STRATIGRAPHIC, LITHOLOGIC, AND GEOMORPHIC EVIDENCE FOR A TWO-PHASE ADVANCE AND RETREAT OF THE LATE WISCONSIN DES MOINES LOBE

Reconstruction of the Des Moines Lobe’s (DML) recessional history was completed by correlating landforms and sediments deposited during Greenland Stadial 2.1a (GS2.1a) (17.7 to 14.7 ka cal BP). Four well-dated ice margins provide chronologic control within the study area in central Iowa, southwestern Minnesota, and eastern South Dakota. Multiple lines of evidence suggest that the DML had two advance/retreat phases during GS-2.1a followed by widespread stagnation and rapid retreat upon the onset of Bølling-Allerød (B-A) interstadial (GI-1) (~14.6 ka cal BP).

The DML advanced to the Bemis margin ~17.0 ka cal BP. The ice then systematically retreated, producing a continuum of geomorphic features including the Altamont moraine (~16.2 ka cal BP) and associated landforms. This single-phased event in Iowa is further substantiated by the deposition of one homogenous basal till unit capped by discontinuous, interbedded sorted and unsorted sediment, formally known as the Dows formation, a stratigraphic relationship observed throughout the DML till plain of Iowa.

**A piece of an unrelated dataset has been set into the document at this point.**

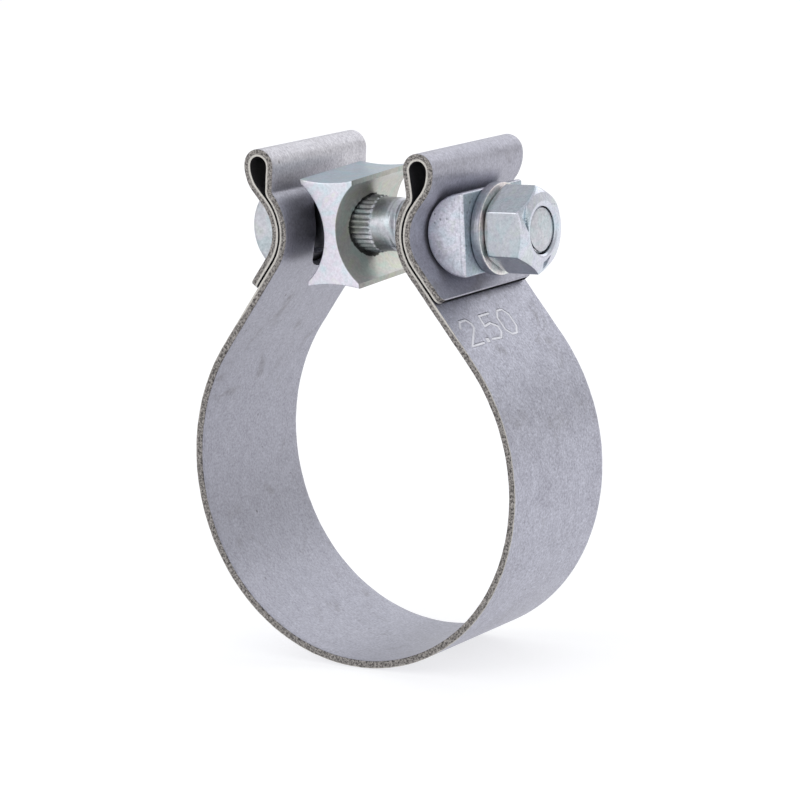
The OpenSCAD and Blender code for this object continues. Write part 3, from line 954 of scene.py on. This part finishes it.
def add_pieces():
    steel = strip_steel()
    hole = BLOCK_Z, SPLINE_D / 2 + BLOCK_CLEAR
    # Painted light and shade by facing: the block's top and right hollow and the bar's flat are darkened, and the
    # faces of the washer, bolt and nut that look towards +X are lightened.
    block_painted_facing_light = [("X", 0.25, 0.8, (0.76, 0.77, 0.64)), ("Z", 0.7, 0.95, (0.6, 0.69, 0.71))]
    washer_painted_facing_light = [("X", 0.5, 0.9, (2.35, 2.2, 1.9))]
    bar_painted_facing_light = [("X", 0.8, 0.95, (0.7, 0.8, 0.8))]
    bolt_zinc = zinc("bolt_zinc", (0.22, 0.24, 0.26, 1), (0.55, 0.58, 0.61, 1), 0.36, 0.2,
                     mottled=0.8, lathe=True, painted_facing_light=[("X", 0.6, 0.95, (1.22, 1.22, 1.2))],
                     shaded_stretch=(HEAD_X, -BLOCK_OFFSET - BLOCK_WAIST / 2))
    block_zinc = zinc("block_zinc", (0.4, 0.41, 0.46, 1), (0.74, 0.76, 0.83, 1), 0.4, 0.4,
                      shaded_bore=hole, painted_facing_light=block_painted_facing_light)
    bar_zinc = zinc("bar_zinc", (0.36, 0.38, 0.44, 1), (0.74, 0.76, 0.84, 1), 0.44, 0.2, 1.0,
                    mottled=1.2, painted_facing_light=bar_painted_facing_light)
    # Painted shade: the washer's colour is dark, so its rim stays dark while its face is lightened by its facing
    # factor.
    washer_steel = zinc("washer_steel", (0.14, 0.145, 0.18, 1), (0.36, 0.37, 0.42, 1), 0.4, 0.15,
                        lathe=True, painted_facing_light=washer_painted_facing_light)
    nut_zinc = zinc("nut_zinc", (0.23, 0.27, 0.3, 1), (0.44, 0.485, 0.515, 1), 0.22, 0.2,
                    mottled=0.9, painted_facing_light=[("X", 0.2, 0.5, (1.4, 1.37, 1.4))])

    points, faces, facts = band_mesh()
    add_piece("folded_strip", points, faces, "clamp", "band", [steel], facts, radians(50))

    points, faces = shank_mesh()
    head_points, head_faces = bar_mesh(head_section(), HEAD_LEN, HEAD_EDGE)
    faces = faces + [f + len(points) for f in head_faces]
    points = np.concatenate([points, head_points])
    add_piece("threaded_t_bolt", points, faces, "clamp", "t_bolt", [bolt_zinc], None, radians(40))

    points, faces = bar_mesh(block_section(), BLOCK_LEN, BLOCK_EDGE, False)
    turned = np.stack([
        points[:, 0] - BLOCK_OFFSET,
        points[:, 1] * cos(BLOCK_TURN) - points[:, 2] * sin(BLOCK_TURN),
        BLOCK_Z + points[:, 1] * sin(BLOCK_TURN) + points[:, 2] * cos(BLOCK_TURN),
    ], axis=1)
    block = add_piece("hollowed_block", turned, faces, "clamp", "reaction_block", [block_zinc])
    low, high = -BLOCK_OFFSET - BLOCK_W, -BLOCK_OFFSET + BLOCK_W
    drill(block, SPLINE_D / 2 + BLOCK_CLEAR, low, high, BOLT_Z - BLOCK_Z)

    points, faces = bar_mesh(bar_section(), BAR_LEN, BAR_EDGE)
    bar = add_piece("half_round_bar", points, faces, "clamp", "thrust_bar", [bar_zinc])
    drill(bar, THREAD_D / 2 + BAR_CLEAR, BAR_X - 2, BAR_X + BAR_T + 2)

    points, faces = washer_mesh()
    add_piece("flat_washer", points, faces, "washer", "washer", [washer_steel], None, radians(40))
    points, faces = nut_mesh()
    add_piece("crimped_nut", points, faces, "nut", "nut", [nut_zinc], None, radians(30))


bpy.context.scene.view_settings.view_transform = "Standard"
add_camera()
add_world()
add_floor()
add_light("front", (-0.35, -0.8, 0.35), (0, 0, 0.02), (0.5, 0.6), 1.3)
add_light("side", (0.8, -0.35, 0.3), (0, 0, 0.02), (0.4, 0.6), 0.4)
add_light("back", (0.05, 0.75, 0.5), (0, 0, 0.02), (1.0, 0.4), 0.9)
add_pieces()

Stratigraphic analysis using combined allostratigraphic and lithologic methodologies of 30 rotosonic drill cores in Minnesota indicates the DML retreated out of southern Minnesota during this phase.

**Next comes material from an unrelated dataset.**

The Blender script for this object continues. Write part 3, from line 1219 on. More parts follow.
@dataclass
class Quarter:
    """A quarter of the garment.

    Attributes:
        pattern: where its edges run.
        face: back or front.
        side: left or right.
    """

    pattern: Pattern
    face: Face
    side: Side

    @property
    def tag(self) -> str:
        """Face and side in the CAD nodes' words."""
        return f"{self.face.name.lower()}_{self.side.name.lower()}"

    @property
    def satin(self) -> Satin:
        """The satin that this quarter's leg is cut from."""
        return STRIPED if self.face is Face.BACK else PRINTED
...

At ~14.8 ka cal BP, the DML readvanced to the Algona moraine in northern Iowa. Geomorphic, sedimentologic, and lithologic relationships associated with the Algona phase establish that (1) this is the second and the last phase of the DML to occur in southern Minnesota, (2) sustained ice flow perpendicular to the inferred regional flow direction occurred along the lateral margins at the base of topographic highs, (3) change in ice flow direction indicates the formation of lateral shear margins (4) bed topography influenced ice flow dynamics, and (5) changes in till lithology observed in continuous landforms along the lateral margins indicate compositional variability within a single DML till sheet and not separate advances.

The onset of the B-A occurred soon after ice advance to the Algona, resulting in widespread stagnation and rapid retreat to the Big Stone margin (~14.1 ka cal BP) at a rate of 250 meters/year. The scale of stagnation and resulting surficial landforms is a unique response to unprecedented global warming associated with the B-A interstade.